Closure property of regular language

Question

I am trying to prove the closure property of regular language with a function $f(w)$ over alphabet $\Sigma$ for any string $w \in \Sigma^*$.

$f(w) =$ string obtained by taking symbols of $w$ at even position (ex. $f(aabbaa) = aba$).

I define $$ f(L) = \{ f(w) \mid w ∈ L \} $$

I am trying to prove that for any regular language $L$, $f(L)$ is also regular.

I am a little confused on how to prove this. What I am thinking is to create a NFA that would skip every other string through empty string progression but not sure how to define this mathematically. Any help is appreciated

Answer 1

I'm not sure what you mean by "skip every other string", however, I assume that you want to build an NFA with $\epsilon$-transitions.

You can generate a new NFA with $\epsilon$-transitions accepting your modified language as follows. For each state $q$ of your NFA, create two states in your modified NFA: one corresponding to "original" $q$, and one "phantom state" $q^\prime$. For each transition labelled by symbol $s$ from state $a$ to $b$ in the original NFA, generate an $\epsilon$-transition from $a$ to $b^\prime$ and a transition labelled by $s$ from $a^\prime$ to $b$.

This results in a bipartite graph, and your NFA now jumps to the "phantom"-half of the graph in every second step, essentially skipping all the characters that were on the odd positions in the original string. Now, one should be able to verify that this NFA accepts the new modified language by the obvious induction.

Answer 2

I am trying to prove the closure property of regular language with a function f(w) over alphabet Σ for any string w ∈ Σ∗.

I expect that closure property to hold only for certain mappings. Wikipedia lists string homomorphisms (replace characters with words), inverse string homomorphisms (seem to replace words with characters) and finite state transducers (seem to replace words with words).

$f(w)$ = string obtained by taking symbols of $w$ at even position, ex. $f(aabbaa) = aba$.

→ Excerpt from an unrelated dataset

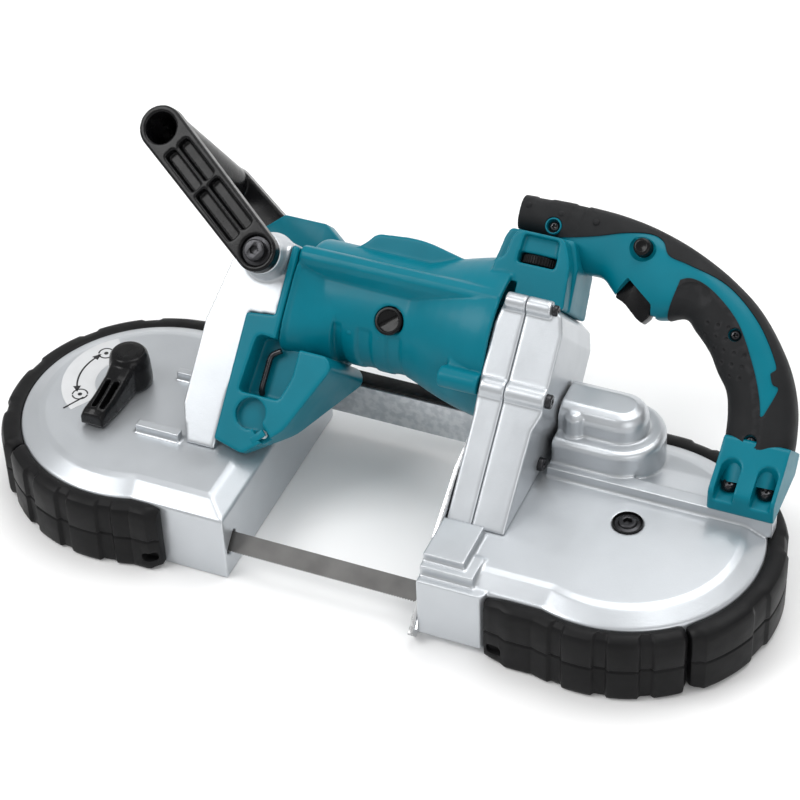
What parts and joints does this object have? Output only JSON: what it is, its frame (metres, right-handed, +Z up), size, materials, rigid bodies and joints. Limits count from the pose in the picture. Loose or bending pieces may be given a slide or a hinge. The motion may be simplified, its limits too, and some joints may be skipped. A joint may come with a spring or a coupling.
{
  "type": "portable band saw",
  "caption": "Cordless deep-cut band saw: blade on guarded wheels, a motor and gear case tilted over an open throat, D handle with trigger, front tube handle.",
  "frame": {"origin": "middle of the bounding box's underside", "axes": "+X along the cutting stretch of the blade towards the drive wheel, +Y towards the back of the throat, +Z up out of the wheel plane"},
  "size_m": [0.5209, 0.2652, 0.2175],
  "materials": {
    "silver": "silver-grey painted aluminium castings, semi-gloss with a faint grain",
    "teal": "teal glass-filled nylon, fine texture with a soft sheen",
    "black": "black moulded nylon with a clear sheen",
    "rubber": "black moulded rubber, satin",
    "grip": "dark grey soft rubber, matt",
    "steel": "bright ground steel",
    "dark_steel": "blackened steel",
    "copper": "varnished copper windings",
    "lens": "clear moulded lamp lens"
  },
  "bodies": {
    "chassis": {"idler_housing": "silver", "drive_housing": "silver", "idler_arm": "silver", "gear_case": "silver", "gear_cover": "silver", "rear_bar": "silver", "motor_housing": "teal", "side_block": "teal", "battery_mount": "teal", "handle_front_half": "teal", "handle_rear_half": "teal", "brush_cap_front": "black", "brush_cap_rear": "black", "switch_body": "black", "terminal_block": "black", "front_handle": "black", "rear_bar_strip": "rubber", "bumper_idler_front": "rubber", "bumper_drive_front": "rubber", "rim_idler": "rubber", "rim_drive": "rubber", "blade": "steel", "bearing_front": "steel", "bearing_rear": "steel", "spindle_cap_screw": "dark_steel", "guide_block_left": "dark_steel", "guide_block_right": "dark_steel", "stator": "dark_steel", "hex_key": "dark_steel", "foot_screw_1": "dark_steel", "foot_screw_2": "dark_steel", "handle_bolt_front": "dark_steel", "handle_bolt_rear": "dark_steel", "led_lens": "lens"},
    "rotor": {"motor_shaft": "steel", "armature": "copper", "cooling_fan": "black"},
    "counter": {"countershaft": "steel", "counter_gear": "dark_steel"},
    "intermediate": {"intermediate_shaft": "steel", "bevel_gear": "dark_steel"},
    "drive": {"drive_spindle": "steel", "spindle_gear": "dark_steel", "drive_wheel": "silver", "drive_tyre": "rubber"},
    "carriage": {"idler_carriage": "steel", "idler_axle": "steel", "tension_spring": "dark_steel"},
    "idler": {"idler_wheel": "silver", "idler_tyre": "rubber"},
    "lever": {"tension_lever": "black", "tension_cam": "dark_steel"},
    "stopper": {"stopper_plate": "steel"},
    "trigger_key": {"trigger": "black"},
    "lock_key": {"lock_button": "black"},
    "dial": {"speed_dial": "grip"},
    "roller_left_inner": {"guide_roller_left_inner": "steel"},
    "roller_left_outer": {"guide_roller_left_outer": "steel"},
    "roller_right_inner": {"guide_roller_right_inner": "steel"},
    "roller_right_outer": {"guide_roller_right_outer": "steel"}
  },
  "joints": [
    {"name": "motor_spin", "type": "hinge", "parent": "chassis", "child": "rotor", "pos_m": [0, 0.04373, 0.10605], "axis": [1, 0, 0], "continuous": true},
    {"name": "countershaft_spin", "type": "hinge", "parent": "chassis", "child": "counter", "pos_m": [0.062, 0.0211, 0.08343], "axis": [1, 0, 0], "continuous": true},
    {"name": "intermediate_spin", "type": "hinge", "parent": "chassis", "child": "intermediate", "pos_m": [0.13809, 0.0211, 0.06], "axis": [0, 0, 1], "continuous": true},
    {"name": "drive_wheel_spin", "type": "hinge", "parent": "chassis", "child": "drive", "pos_m": [0.162, -0.0361, 0.029], "axis": [0, 0, 1], "continuous": true},
    {"name": "tension_lever_turn", "type": "hinge", "parent": "chassis", "child": "lever", "pos_m": [-0.183, -0.0226, 0.056], "axis": [0, 0, 1], "range_deg": [-180, 0]},
    {"name": "idler_slide", "type": "slide", "parent": "chassis", "child": "carriage", "axis": [1, 0, 0], "range_m": [0, 0.008]},
    {"name": "idler_wheel_spin", "type": "hinge", "parent": "carriage", "child": "idler", "pos_m": [-0.162, -0.0361, 0.029], "axis": [0, 0, 1], "continuous": true},
    {"name": "stopper_slide", "type": "slide", "parent": "chassis", "child": "stopper", "axis": [0, 0.7071, 0.7071], "range_m": [0, 0.012]},
    {"name": "trigger_pull", "type": "slide", "parent": "chassis", "child": "trigger_key", "axis": [0, 0.7071, 0.7071], "range_m": [0, 0.006], "stiffness_N_per_m": 900, "springref_m": -0.002},
    {"name": "lock_press", "type": "slide", "parent": "chassis", "child": "lock_key", "axis": [0, 0.7071, -0.7071], "range_m": [0, 0.004], "stiffness_N_per_m": 600, "springref_m": -0.001},
    {"name": "speed_dial_turn", "type": "hinge", "parent": "chassis", "child": "dial", "pos_m": [0.0685, 0.06431, 0.15689], "axis": [0, 0.7071, 0.7071], "range_deg": [0, 270]},
    {"name": "guide_roller_left_inner_spin", "type": "hinge", "parent": "chassis", "child": "roller_left_inner", "pos_m": [-0.086, -0.10384, 0.02028], "axis": [0, 0.7071, 0.7071], "continuous": true},
    {"name": "guide_roller_left_outer_spin", "type": "hinge", "parent": "chassis", "child": "roller_left_outer", "pos_m": [-0.086, -0.10936, 0.0258], "axis": [0, 0.7071, 0.7071], "continuous": true},
    {"name": "guide_roller_right_inner_spin", "type": "hinge", "parent": "chassis", "child": "roller_right_inner", "pos_m": [0.07, -0.10384, 0.02028], "axis": [0, 0.7071, 0.7071], "continuous": true},
    {"name": "guide_roller_right_outer_spin", "type": "hinge", "parent": "chassis", "child": "roller_right_outer", "pos_m": [0.07, -0.10936, 0.0258], "axis": [0, 0.7071, 0.7071], "continuous": true}
  ],
  "couplings": [
    {"joint": "countershaft_spin", "follows": "motor_spin", "ratio": -0.33333},
    {"joint": "intermediate_spin", "follows": "motor_spin", "ratio": 0.16667},
    {"joint": "drive_wheel_spin", "follows": "motor_spin", "ratio": -0.04},
    {"joint": "idler_wheel_spin", "follows": "motor_spin", "ratio": -0.04},
    {"joint": "tension_lever_turn", "follows": "idler_slide", "rad_per_m": -392.7},
    {"joint": "guide_roller_left_inner_spin", "follows": "motor_spin", "ratio": -0.9285},
    {"joint": "guide_roller_left_outer_spin", "follows": "motor_spin", "ratio": 0.9285},
    {"joint": "guide_roller_right_inner_spin", "follows": "motor_spin", "ratio": -0.9285},
    {"joint": "guide_roller_right_outer_spin", "follows": "motor_spin", "ratio": 0.9285}
  ]
}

This kind of function acts on position, IMHO in general it can not be implemented by a finite list of input strings to be replaced with some output strings.

I define

f(w) = { f(w): w ∈ L }

Do you mean $f(L)$?

Answer 3

Use closure properties of regular languages. Define the new alphabet $\Gamma = \Sigma \cup \{\chi\}$, where $\chi \notin \Sigma$. The languages $L_a = \{a, \chi\}$ are finite, thus regular. So the substitution defined by $s(a) = L_a$ applied to your language $L$ gives a regular language. Intersecting that with $((a \mid b \mid \ldots) \chi)^*$ gives a regular language. Use the homomorphism: $$h(x) = \begin{cases} x & x \ne \chi \\ \epsilon & x = \chi \end{cases}$$ The result of the homomorphism is what you want:

$$f(L) = h(s(L) \cap ((a \mid b \mid \ldots) \chi)^*)$$

Each step preserves regularity, thus the result is regular.